I had given some informal lessons over the years, but had never really focused on it. It was a way to make a few extra dollars but not much more than that. And, of course, with that type of approach – just dabbling in it – I got dabbler results with my students, which is to say, sometimes good, sometimes not so good.
But as I was approaching a certain age, I decided that maybe it was best to phase out the heavy playing schedule and see if I could teach guitar as my full time gig. After all, I had a college degree in music education and I’d taught myself pretty well. Maybe if I concentrated my efforts on the teaching part – the same way I had on the playing part for so many years – I could get quality results for my students as well.
And so I set out to be an actual, professional guitar teacher.
My teaching journey began with 2
victims students at the Maryland Conservatory of Music and a beginner class at the local community college. I also managed to convince 2 students to take private lessons with me at my home studio.
Slowly I built my teaching business into a full roster of students, a rock band ensemble and summer camps at the Conservatory; multiple classes at the college; and a growing roster of private students at home.
Ten years and hundreds of students later, I realize that THIS is what I was meant to do. I love playing – it’s been my passion since I was a kid – but sharing that passion for music with others and helping them to achieve their own musical goals is what really moves me.
I’ve taught teens with visions of rock stardom and adults with the simple dream of finally learning to play an instrument.
I’ve taught retirees with time on their hands and working professionals with precious little time to invest.
I’ve taught students with incredible natural talent and others with serious physical and emotional challenges.
And I’ve loved every single minute. At this point, I can’t imagine a life where I’m not teaching guitar.
A few years back, I was honored with a feature spread in the 2012 “Best of Harford” issue of Harford Magazine!
“For most aspiring musicians, the guitar is the symbol of cool. And for most angst-ridden teenagers all over the world, learning how to play the rock’ n’ roll catalyst is not always a simple task. That is why many Harford County residents have chosen longtime rock band frontman, Jim Bowley, as their teacher.”
Read the full article by Jenn Dansicker here: “Finding Your Inner Jimi Hendrix”.
My Teaching Resume
I cannot speak for other private instructors – and certainly not for other online guitar teachers – but I can outline for you what specific skills and experience I bring to guitar lessons.
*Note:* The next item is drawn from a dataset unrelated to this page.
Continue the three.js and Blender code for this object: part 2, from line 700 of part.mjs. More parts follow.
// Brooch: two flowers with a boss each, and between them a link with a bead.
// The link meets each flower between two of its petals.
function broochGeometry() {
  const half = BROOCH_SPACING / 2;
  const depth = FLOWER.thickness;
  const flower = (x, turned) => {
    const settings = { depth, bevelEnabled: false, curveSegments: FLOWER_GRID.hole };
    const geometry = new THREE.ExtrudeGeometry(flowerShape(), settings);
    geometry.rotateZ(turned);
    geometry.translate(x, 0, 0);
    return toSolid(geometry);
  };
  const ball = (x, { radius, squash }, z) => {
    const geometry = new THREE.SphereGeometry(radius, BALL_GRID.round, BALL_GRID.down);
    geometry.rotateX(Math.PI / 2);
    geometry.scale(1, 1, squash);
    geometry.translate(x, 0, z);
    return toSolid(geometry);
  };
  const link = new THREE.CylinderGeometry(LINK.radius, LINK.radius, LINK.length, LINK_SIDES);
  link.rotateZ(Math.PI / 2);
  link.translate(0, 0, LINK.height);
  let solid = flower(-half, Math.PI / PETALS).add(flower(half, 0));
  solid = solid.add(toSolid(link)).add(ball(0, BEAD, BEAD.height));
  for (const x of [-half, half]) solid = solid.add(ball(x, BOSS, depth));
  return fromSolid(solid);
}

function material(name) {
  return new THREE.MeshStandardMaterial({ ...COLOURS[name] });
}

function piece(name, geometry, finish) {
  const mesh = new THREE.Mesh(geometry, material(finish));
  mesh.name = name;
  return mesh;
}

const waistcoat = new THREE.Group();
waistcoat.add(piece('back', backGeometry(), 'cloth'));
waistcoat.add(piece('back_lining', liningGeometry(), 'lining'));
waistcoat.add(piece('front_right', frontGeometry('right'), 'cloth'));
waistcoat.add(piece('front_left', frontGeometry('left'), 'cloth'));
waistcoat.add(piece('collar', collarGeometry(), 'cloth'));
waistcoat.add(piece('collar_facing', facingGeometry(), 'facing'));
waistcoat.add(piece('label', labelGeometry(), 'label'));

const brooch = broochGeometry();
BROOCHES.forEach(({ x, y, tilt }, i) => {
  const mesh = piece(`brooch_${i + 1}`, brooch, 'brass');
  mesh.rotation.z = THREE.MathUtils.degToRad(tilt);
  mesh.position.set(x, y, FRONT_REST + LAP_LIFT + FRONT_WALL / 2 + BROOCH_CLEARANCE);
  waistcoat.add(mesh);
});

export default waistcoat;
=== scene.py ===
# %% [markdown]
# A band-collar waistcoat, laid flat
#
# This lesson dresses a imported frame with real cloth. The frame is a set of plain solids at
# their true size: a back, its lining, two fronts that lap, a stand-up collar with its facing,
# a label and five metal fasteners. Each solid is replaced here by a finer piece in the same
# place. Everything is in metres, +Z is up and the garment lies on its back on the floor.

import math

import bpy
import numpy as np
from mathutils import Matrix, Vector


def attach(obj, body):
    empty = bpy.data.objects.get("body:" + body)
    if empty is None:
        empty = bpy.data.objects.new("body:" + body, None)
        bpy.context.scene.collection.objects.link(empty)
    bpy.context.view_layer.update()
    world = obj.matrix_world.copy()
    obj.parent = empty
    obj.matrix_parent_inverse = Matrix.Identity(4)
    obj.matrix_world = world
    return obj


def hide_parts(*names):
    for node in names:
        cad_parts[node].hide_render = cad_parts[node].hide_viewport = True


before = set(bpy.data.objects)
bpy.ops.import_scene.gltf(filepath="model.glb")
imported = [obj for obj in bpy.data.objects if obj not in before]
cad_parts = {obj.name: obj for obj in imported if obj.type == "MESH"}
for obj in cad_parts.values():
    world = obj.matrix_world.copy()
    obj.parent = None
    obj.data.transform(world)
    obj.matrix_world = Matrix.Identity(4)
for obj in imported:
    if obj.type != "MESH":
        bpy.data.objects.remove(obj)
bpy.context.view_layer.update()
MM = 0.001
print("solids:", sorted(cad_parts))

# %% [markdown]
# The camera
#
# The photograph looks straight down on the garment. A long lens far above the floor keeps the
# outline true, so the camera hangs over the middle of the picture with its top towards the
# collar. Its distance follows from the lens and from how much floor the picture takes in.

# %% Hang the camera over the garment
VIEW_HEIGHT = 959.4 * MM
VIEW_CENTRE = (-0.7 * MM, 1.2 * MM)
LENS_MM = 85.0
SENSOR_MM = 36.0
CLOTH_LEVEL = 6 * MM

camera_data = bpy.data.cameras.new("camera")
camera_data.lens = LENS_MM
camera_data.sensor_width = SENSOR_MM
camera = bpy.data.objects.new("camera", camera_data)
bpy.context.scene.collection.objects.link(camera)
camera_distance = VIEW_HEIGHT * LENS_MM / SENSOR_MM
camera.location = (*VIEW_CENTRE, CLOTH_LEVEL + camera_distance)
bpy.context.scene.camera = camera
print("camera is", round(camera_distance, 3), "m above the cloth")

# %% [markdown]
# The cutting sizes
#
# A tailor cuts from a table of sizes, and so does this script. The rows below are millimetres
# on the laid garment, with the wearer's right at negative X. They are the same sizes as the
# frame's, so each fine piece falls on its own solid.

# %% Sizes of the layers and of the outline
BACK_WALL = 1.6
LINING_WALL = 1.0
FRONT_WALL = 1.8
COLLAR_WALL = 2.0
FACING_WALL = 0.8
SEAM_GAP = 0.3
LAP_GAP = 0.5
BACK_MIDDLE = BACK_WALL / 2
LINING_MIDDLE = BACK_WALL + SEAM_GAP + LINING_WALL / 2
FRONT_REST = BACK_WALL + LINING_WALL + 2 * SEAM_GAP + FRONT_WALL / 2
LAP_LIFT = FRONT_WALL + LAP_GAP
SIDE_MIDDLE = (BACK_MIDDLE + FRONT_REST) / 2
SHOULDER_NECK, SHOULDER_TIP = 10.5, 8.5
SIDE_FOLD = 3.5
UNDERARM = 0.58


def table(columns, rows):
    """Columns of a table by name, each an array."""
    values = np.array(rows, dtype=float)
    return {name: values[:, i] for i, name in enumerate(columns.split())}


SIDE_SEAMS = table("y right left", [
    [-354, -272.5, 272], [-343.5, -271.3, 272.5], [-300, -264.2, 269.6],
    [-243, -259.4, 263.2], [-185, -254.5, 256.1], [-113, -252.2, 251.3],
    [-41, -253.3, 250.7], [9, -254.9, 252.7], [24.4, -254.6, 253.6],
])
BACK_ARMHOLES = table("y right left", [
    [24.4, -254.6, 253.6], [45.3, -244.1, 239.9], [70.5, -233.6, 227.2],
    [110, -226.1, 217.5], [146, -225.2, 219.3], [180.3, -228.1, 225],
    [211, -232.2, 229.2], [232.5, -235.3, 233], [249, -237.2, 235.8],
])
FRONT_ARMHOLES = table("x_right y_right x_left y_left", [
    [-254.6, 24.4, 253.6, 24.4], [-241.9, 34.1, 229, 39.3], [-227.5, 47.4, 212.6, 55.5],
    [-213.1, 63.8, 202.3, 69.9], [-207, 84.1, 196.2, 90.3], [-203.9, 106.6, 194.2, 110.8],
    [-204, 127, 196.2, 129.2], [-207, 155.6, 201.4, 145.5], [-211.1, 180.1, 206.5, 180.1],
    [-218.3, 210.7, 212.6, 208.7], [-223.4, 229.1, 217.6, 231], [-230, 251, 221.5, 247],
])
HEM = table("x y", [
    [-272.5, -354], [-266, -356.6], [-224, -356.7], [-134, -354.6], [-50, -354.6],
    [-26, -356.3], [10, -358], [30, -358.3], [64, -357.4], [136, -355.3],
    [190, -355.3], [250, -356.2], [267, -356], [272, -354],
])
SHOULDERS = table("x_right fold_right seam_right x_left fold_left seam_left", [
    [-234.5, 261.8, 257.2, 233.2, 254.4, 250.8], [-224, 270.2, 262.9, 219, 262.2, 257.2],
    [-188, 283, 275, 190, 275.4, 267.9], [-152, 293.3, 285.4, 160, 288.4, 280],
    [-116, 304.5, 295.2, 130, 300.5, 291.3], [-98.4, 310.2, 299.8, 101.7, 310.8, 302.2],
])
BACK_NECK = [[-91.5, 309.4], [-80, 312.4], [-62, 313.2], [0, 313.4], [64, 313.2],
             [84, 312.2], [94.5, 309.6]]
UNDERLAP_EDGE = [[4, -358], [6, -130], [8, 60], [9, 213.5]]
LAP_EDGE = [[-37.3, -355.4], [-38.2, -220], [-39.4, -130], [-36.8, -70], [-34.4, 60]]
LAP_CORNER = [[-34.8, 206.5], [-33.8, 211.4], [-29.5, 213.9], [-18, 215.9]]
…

Whether you are getting private coaching from me or simply studying at your own pace from one of my premium courses, you’ll benefit from the following:
1 – Practical playing experience in professional settings.
I’ve been a gigging pro for over 25 years and have played guitar in touring bands, club bands and private party bands. I’ve pretty much seen it all. I know what works and what doesn’t, and it comes from the perspective of a someone with lots of stage experience. What I teach my students works in real-world musical situations.
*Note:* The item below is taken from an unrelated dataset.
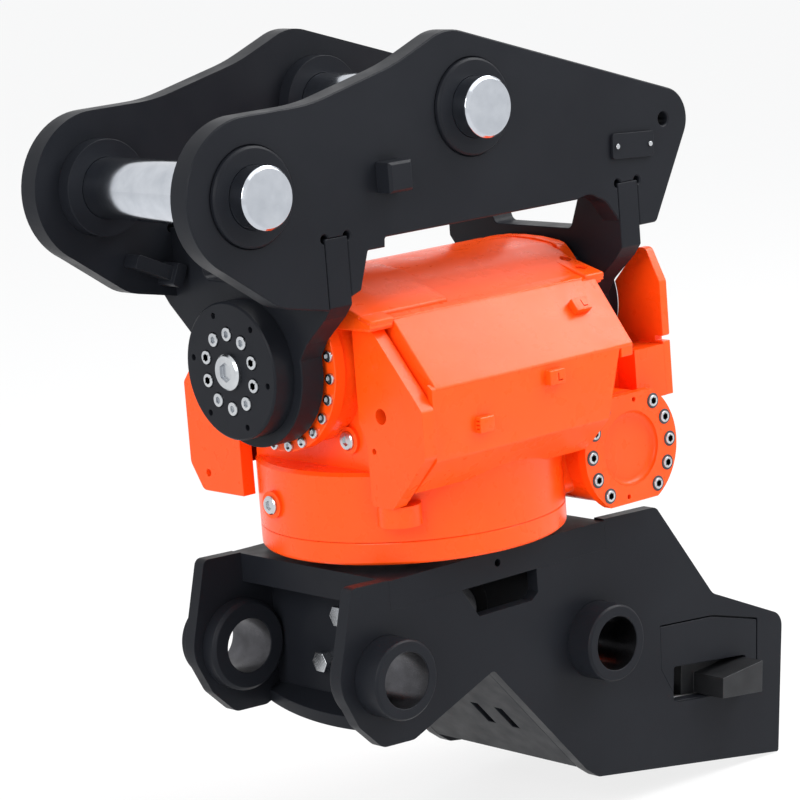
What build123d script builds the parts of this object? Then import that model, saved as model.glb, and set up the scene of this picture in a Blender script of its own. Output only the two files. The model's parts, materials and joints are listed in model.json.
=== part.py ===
"""Tiltrotator with a hydraulic wedge coupler, for the arm of an excavator.

The origin is the middle of the front pin. +X runs back to the rear pin, +Y runs
across the machine and +Z is up. Sizes are in millimetres.
"""
import os
from math import atan2, cos, degrees, pi, radians, sin, tan

from build123d import *

# Driving sizes of the pin frame
PIN_D = 70.0
PIN_SPACING = 330.0
PIN_RISE_DEG = 10.0
PIN_OVERHANG = 30.0
FRAME_WIDTH = 302.0
CHEEK_T = 28.0
CHEEK_ROUND_R = 87.0
HUB_D = 110.0
HUB_PROUD_OUT = 6.0
HUB_PROUD_IN = 18.0
CHEEK_FLOOR_Z = -70.0
PIN_PLAY = 0.05
PLATE_X = 572.0
PLATE_Z = -18.0
PLATE_T = 4.0
PLATE_TURN_DEG = -3.5

# Driving sizes of the tilt joint
TILT_Z = -213.0
BRACKET_T = 32.0
FRONT_BRACKET_X = 96.0
REAR_BRACKET_X = 546.0
LOBE_R = 92.0
BRACKET_TOP_Z = -60.0
NOTCH_Z = -117.0
SPIGOT_R = 60.0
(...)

2 – An advanced degree in music education.
Not only do I have practical, professional experience, I also have an advanced degree from Towson University to back it up.
Towson is not only one of the top music programs in the mid-Atlantic region, but it also turns out more students who go on to be pro players and music instructors in Maryland than any other school. It was there that I learned how to teach musical concepts and techniques effectively.
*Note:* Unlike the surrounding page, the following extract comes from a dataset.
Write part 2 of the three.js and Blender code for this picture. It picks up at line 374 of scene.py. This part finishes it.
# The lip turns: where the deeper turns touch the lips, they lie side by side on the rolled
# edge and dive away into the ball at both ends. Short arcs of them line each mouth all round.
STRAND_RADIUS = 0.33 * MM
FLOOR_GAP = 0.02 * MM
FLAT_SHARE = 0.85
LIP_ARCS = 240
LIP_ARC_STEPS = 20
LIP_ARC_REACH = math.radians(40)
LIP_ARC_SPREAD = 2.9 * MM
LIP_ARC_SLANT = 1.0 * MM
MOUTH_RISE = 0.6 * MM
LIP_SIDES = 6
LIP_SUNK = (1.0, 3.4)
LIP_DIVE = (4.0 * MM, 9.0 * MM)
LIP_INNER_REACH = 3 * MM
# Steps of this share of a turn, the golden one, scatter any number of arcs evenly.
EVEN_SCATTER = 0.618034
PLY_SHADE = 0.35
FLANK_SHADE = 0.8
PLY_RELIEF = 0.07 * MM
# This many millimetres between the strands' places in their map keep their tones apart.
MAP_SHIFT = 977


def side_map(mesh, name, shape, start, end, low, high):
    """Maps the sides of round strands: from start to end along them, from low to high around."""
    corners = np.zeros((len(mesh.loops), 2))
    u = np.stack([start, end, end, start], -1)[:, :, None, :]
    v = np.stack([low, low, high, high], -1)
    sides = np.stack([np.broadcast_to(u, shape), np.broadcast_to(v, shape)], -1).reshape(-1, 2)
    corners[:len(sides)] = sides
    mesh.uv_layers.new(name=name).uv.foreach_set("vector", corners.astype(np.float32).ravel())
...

3 – Teaching experience with real, live guitar students.
I’ve spent the last ten years teaching hundreds of guitar students – real, live guitar students – in a variety of settings: one on one in private lessons, in group classes, in seminars and in summer camps. My students have ranged in age from 10 to 70; they are male and female; some of them have had serious learning or emotional difficulties.
I give you the main bullet points of my resume here so that you can be confident that what I teach online works in real life.
And I know this to be true since many of my students can be found playing professionally in rock bands; jamming in high school jazz ensembles; performing in community theater pit bands or church worship groups; pursuing music degrees at the college level, including the famed Berklee College of Music; or just happily playing for their own enjoyment with family and friends!